Connective Tissue Massage, also known as Myofascial Release, is a form of massage that is aimed at releasing Myofascial (connective tissue) restrictions in the body. This treatment has been known to relieve chronic tension, improve posture, increase the body’s range of motion and improve the overall health of a person’s body and mind. The techniques of Connective Tissue Massage can be delivered in a targeted way by a professional practitioner, or can be used by any person wishing to perform a general purpose massage.
Since it is interconnected web encompassing the whole body, fascia may be the root of a variety of health problems. Tension the fascia of one part of the body spreads over time to other parts of the body. Connective Tissue Massage aims to release this tension in the fascia and thus generate improvements across a person’s whole body.
Connective tissue massage techniques have developed over a number of years. The term Connective Tissue Massage was used by German physiotherapist, Elizabeth Dicke, in the the 1920s. She had a medical condition whereby her legs were prone to coldness and the development of gangrene. Elizabeth Dicke noticed, while performing stretches of her lower back, that a feeling of warmth spread into her legs. Through progressive use of these stretches, the condition of her legs improved. This episode led Elizabeth Dicke to further develop an understanding of how connective tissue influences health.
The term Myofascial was introduced by Dr. Janet G. Travell in the 1940s. Later, in 1976, Travell would refer to Myofascial Trigger Points. The popular technique known as Rolfing is also related. This was introduce by Dr. Ida Rolf in the 1950s. Rolfing makes use of the Myofascial system in order to modify a person’s posture.
Connective tissue is present in the space between muscles and fibres, also forming a layer around blood vessels to protect them. Generally, this connective tissue can be thought of as a continuous elastic sheath providing structural support for the body’s organs and bones. Connective tissue, especially in some areas more than others, is delicate and may easily become damaged.
Connective Tissue Massage is targeted at increasing blood circulation to areas restricted by damaged tissue, so that scar tissue and knots may be broken down. Connective Tissue Massage also tries to get into the muscle tissue to treat deeper layers, help to heal areas of pain, tension and soreness, and improve general mobility and range of motion.

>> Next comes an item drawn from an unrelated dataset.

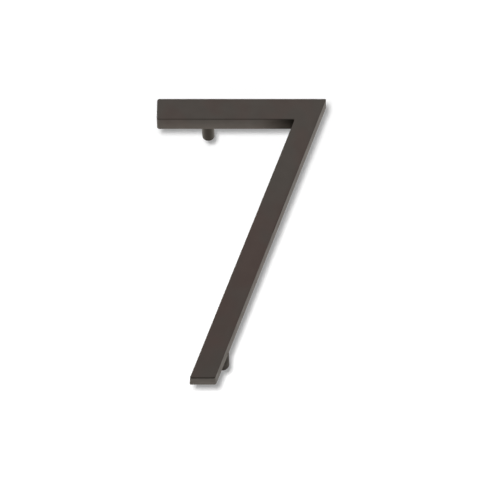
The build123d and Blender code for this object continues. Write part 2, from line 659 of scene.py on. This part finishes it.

Preliminary techniques are used to prepare for the connective tissue massage. The practitioner will test the body for reaction to different pressures, determining where treatment is most required. Oils and lotions may not be used by a practitioner of Connective Tissue Massage, as the strokes are different than those used in ordinary massage.
The connective tissue massage therapist will devotethe majority of a session towards releasing tension stored in the deep tissue structures of the muscle and fascia, relying on deep, intense strokes. Sometimes a chronic knot, or adhesion, will be discovered by the practitioner. This indicates that the patient may need to make series changes to their lifestyle in order for the knot to be permanently eliminated. Although massage therapy may lessen the tension stored in the knot, the patient should ensure that he or she actively resists storing tension in that area of the body.
Connective Tissue Massage is popular with dancers and athletes as a natural means of enhancing performance. It may also help in the prevention, and rehabilitation from, many types of injuries.